Origin of Computers Debate Stirs Over Origin of Computers> by Kevin Maney USA Today September 1997 The lid is about to come off one of history's technology feuds. The battle is over who invented the computer: J. Presper Eckert and John Mauchly of ENIAC fame or less-famous University Professor John Atanasoff. It's bitter, it's dramatic and it's about hanging the course of history. It makes grudge boys Bill Gates and Scott McNealy look like two kids fighting over a Microsoft Barney doll.

Of course, the first computer was invented a long time ago and the principal players are all dead. But Iowa State has just spent three years and $300,000 constructing an exact duplicate of Atanasoff's machine--in part to disprove claims that it never actually worked. The Iowa State folks will turn it on for the first time in public October 8. If it doesn't electrocute somebody--apparently a real concern with this contraption--it might just solve a couple of equations and once again rile all the interested parties.

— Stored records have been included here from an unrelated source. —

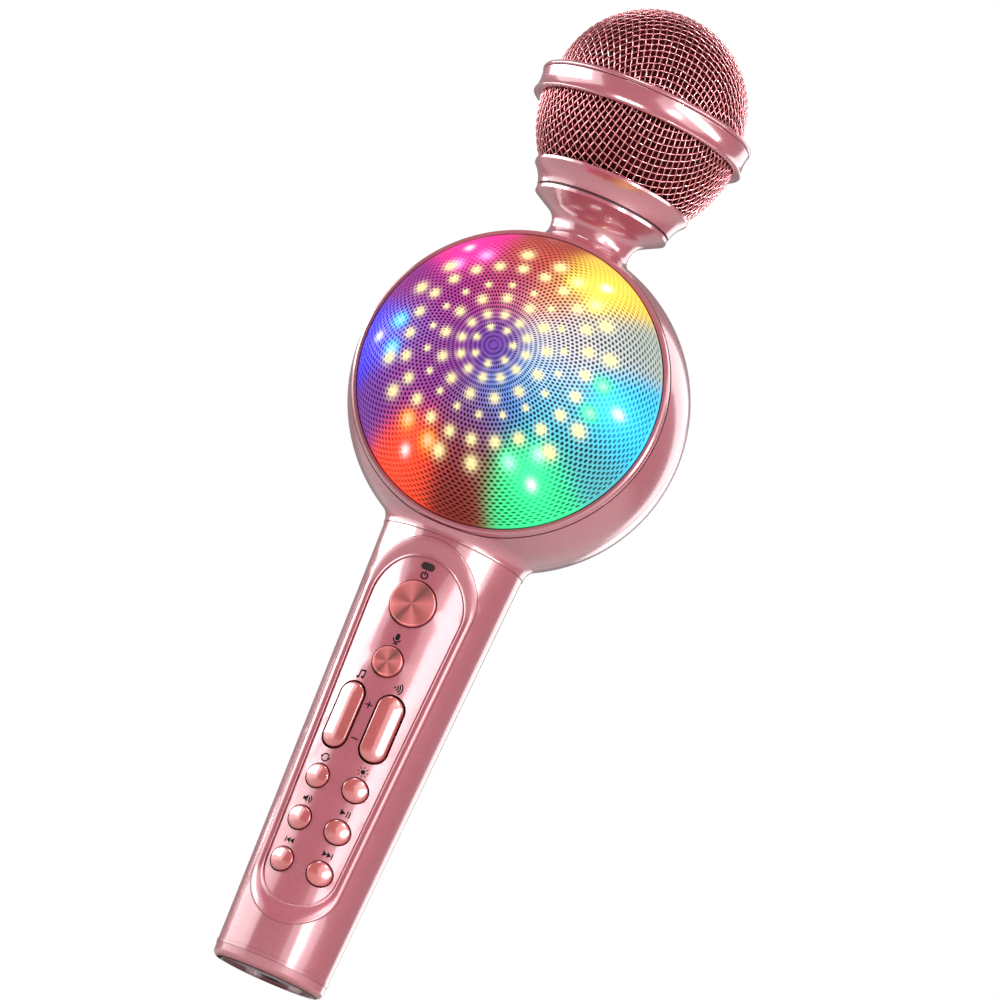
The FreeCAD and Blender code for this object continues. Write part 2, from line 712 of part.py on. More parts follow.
def half_ball(label, reverse):
    """One of the two shells, stopping just short of the seam."""
    body = new_body(label + "_blank")
    turn(body, ball_profile(), angle=180 - 2 * SEAM_ANGLE, reverse=reverse)
    seam = -SEAM_ANGLE if reverse else SEAM_ANGLE
    body.Placement = FreeCAD.Placement(Vector(), Rotation(Vector(0, 0, 1), seam))
    return body


def on_screw_ring(radius, low, high):
    """Cylinders along the loudspeaker's axis at the places of the housing screws."""
    pieces = []
    for angle in SCREW_ANGLES:
        pieces.append(cylinder(radius, low, high, *on_ring(SCREW_RING, angle), speaker_place()))
    return pieces


def make_ball_shells():
    opening = cylinder("opening_radius", 5.6, 60.0, placement=speaker_place())
    keep(cut(half_ball("ball_front_shell", True), opening), "ball_front_shell")

    limit = doc.addObject("Part::Sphere", "boss_limit")
    limit.setExpression("Radius", bound("ball_radius - 1.0"))
    limit.Placement = speaker_place()
    bosses = common(joined(on_screw_ring("3.4", -30.0, value("baffle_back") - 0.1)), limit)
    shell = joined([half_ball("ball_rear_shell", False), bosses])
    holes = joined(on_screw_ring("1.3", -40.0, 10.0) + on_screw_ring("2.6", -40.0, SCREW_SEAT))
    keep(cut(shell, holes), "ball_rear_shell")

    heads = on_screw_ring("2.2", SCREW_SEAT - 1.7, SCREW_SEAT - FIT)
    shanks = on_screw_ring("1.0", SCREW_SEAT - 0.5, 5.0)
    slots = []
    for angle in SCREW_ANGLES:
        x, y = on_ring(SCREW_RING, angle)
        low = SCREW_SEAT - 2.0
        slots.append(block((x - 0.3, y - 1.3, low), (x + 0.3, y + 1.3, low + 1.1), speaker_place()))
        slots.append(block((x - 1.3, y - 0.3, low), (x + 1.3, y + 0.3, low + 1.1), speaker_place()))
    cross = joined(slots)
    group("housing_screws", [cut(joined([head, shank]), cross) for head, shank in zip(heads, shanks)])


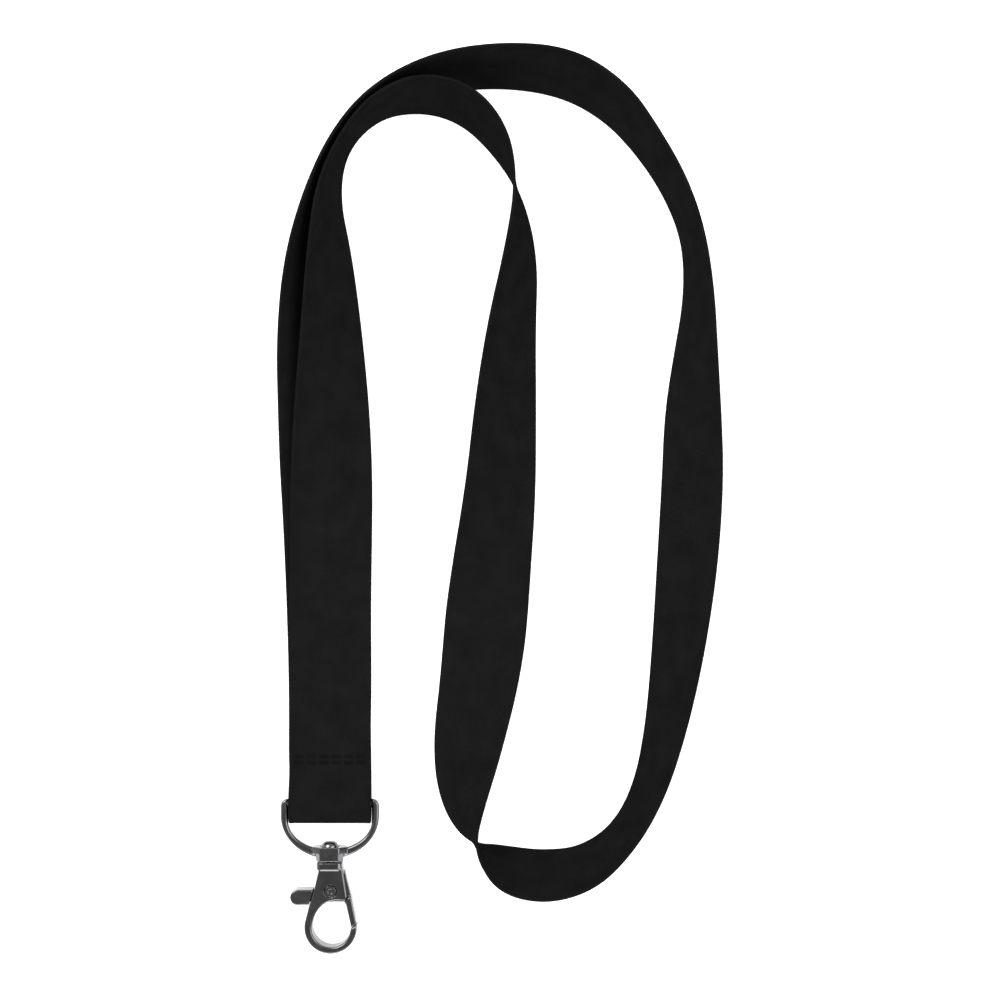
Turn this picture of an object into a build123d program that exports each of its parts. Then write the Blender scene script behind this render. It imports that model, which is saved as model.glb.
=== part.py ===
from build123d import *
import math
import os

# A neck lanyard lying on a flat surface: one woven ribbon, a D-ring in its sewn ends, and a lobster
# swivel hook. Millimetres. X = 0 is the middle of the ring, +Y runs up the ribbon from the hook,
# and Z = 0 is the surface that it lies on.

# Ribbon
RIBBON_WIDTH = 20.0
RIBBON_THICKNESS = 0.7
ARC_SHARE = 0.45  # of the shorter run, from a corner to where its arc starts
ARC_STEP = 15.0  # degrees of an arc between two sections
RUN_STEP = 9.0  # longest straight stretch between two sections

# Metal
METAL_Z = 2.8  # mid height of the ring and the hook
BAR_Y = 17.85  # middle of the straight bar that the ribbon turns round
RING_THICKNESS = 1.9
RING_CORNER = 1.7
BAR_END = 10.9
BAR_RADIUS = 0.86
RING_TOP_Y = 18.87
RING_ROUND = 0.6
RING_HALF = 12.0
RING_BEND_Y = 14.7  # where its sides turn into the bow
RING_DROP = 10.4
WINDOW_HALF = 10.18
WINDOW_BEND_Y = 13.6
WINDOW_DROP = 7.1
BOSS_TOP_Y = 7.3
BOSS_WAIST_Y = 5.7
BOSS_BOTTOM_Y = 3.9
BOSS_HALF_TOP = 4.1
BOSS_HALF_BOTTOM = 3.3
BOSS_FACE_HALF = 2.3  # half width of its front and back faces
BOSS_SIDE_HALF = 1.4  # half height of its side faces
BOSS_THICKNESS = 5.6
PIN_DIAMETER = 2.4
PIN_CLEARANCE = 0.1
HEAD_DIAMETER = 4.3
HEAD_SEAT_DEPTH = 0.8
HEAD_CLEARANCE = 0.15
HEAD_LIFT = 0.08  # play between the head and its seat
HEAD_TOP_Y = 8.6
HEAD_ROUND = 1.6
COLLAR_TOP_Y = 3.6
COLLAR_WIDTH = 6.4
COLLAR_CORNER = 1.3
COLLAR_OVERLAP = 0.4  # how far the collar reaches down over the plates
PLATE_TOP_Y = 2.3
PIN_END_Y = 0.8
BODY_THICKNESS = 5.2
BODY_ROUND = 0.3
SLOT_THICKNESS = 2.6
SLOT_TOP_Y = 0.3
SLOT_BOTTOM_Y = -7.0
SLOT_WIDTH = 16.0  # wider than the plates, so that the slot is open at both sides
RIVET_X = 0.25
RIVET_Y = -3.3
RIVET_SHAFT = 1.8
RIVET_HEAD = 2.7
RIVET_HEAD_HEIGHT = 0.2
RIVET_RECESS = 1.3
RIVET_RECESS_DEPTH = 0.35
RIVET_SEAT = 3.1
RIVET_SEAT_DEPTH = 0.3
LEVER_BORE = 2.0
EYE_X = 0.45
EYE_Y = -12.2
EYE_RADIUS = 4.7
EYE_TOP_Y = -5.6
HOOK_X = 0.3
HOOK_Y = -12.1
HOOK_RADIUS = 6.4
GATE_TIP_RADIUS = 10.1  # from the rivet
GATE_GAP = 0.15
LEVER_THICKNESS = 4.8
LEVER_ROUND = 0.35
LEVER_PLAY = 0.05  # between the lever and what it slides on
BLADE_RADIUS = 3.0
SPINE_THICKNESS = 2.5
BLADE_THICKNESS = 1.4
TAB_INNER_RADIUS = 4.25  # the tab stays outside this radius, so that it clears the plates
TAB_X = -7.65
TAB_Y = -4.82
TAB_RADIUS = 1.9
SPRING_WIRE = 0.3
SPRING_RADIUS = 1.5
SPRING_PITCH = 0.33
SPRING_TURNS = 2.25
SPRING_LEG = 1.4

# Stitches
STITCH_LENGTH = 2.2
STITCH_WIDTH = 0.44
STITCH_HEIGHT = 0.18
STITCH_PITCH = 3.0
STITCHES_IN_A_ROW = 6
STITCH_ROWS_Y = (27.6, 29.2)
STITCH_TOP_Z = 3.25  # on the front layer
STITCH_BOTTOM_Z = 0.2  # under the lowest tail

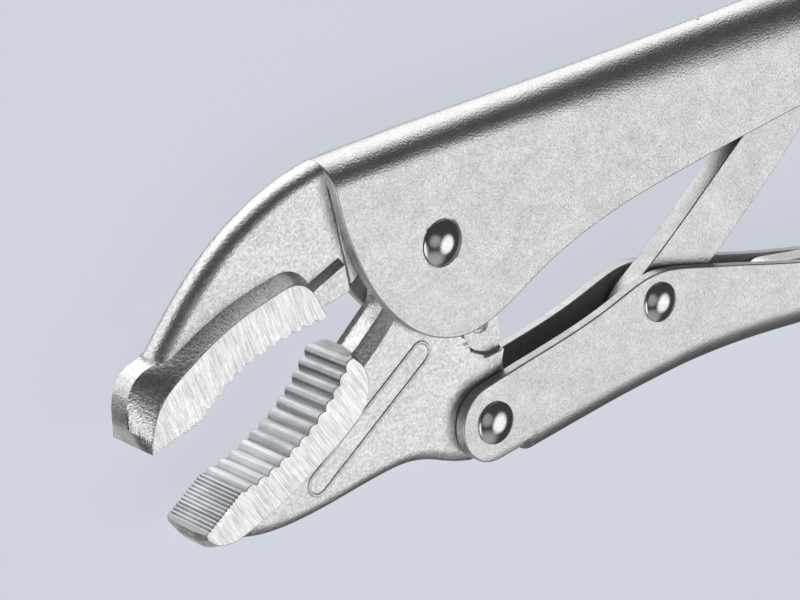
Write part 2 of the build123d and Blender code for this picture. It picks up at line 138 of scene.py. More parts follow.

The story starts in the mid 1930s with Atanasoff driving 100 mph down a yardstick-straight Iowa road. "He would drive at high speeds on idle roads to clear his mind when he was working on physics problems," says John Gustafson, a professor at Iowa State and the leader of the project to reconstruct Atanasoff's computer. "It was, I'm told, a terrifying experience to get in the car with Atanasoff at the wheel."

Atanasoff was thinking about computers. There were already mechanical and analog computers. But Atanasoff thought there might be better methods of computing. He drove from dry Iowa to a bar over the Illinois line, drank three Scotch and waters, and had a Eureka! moment.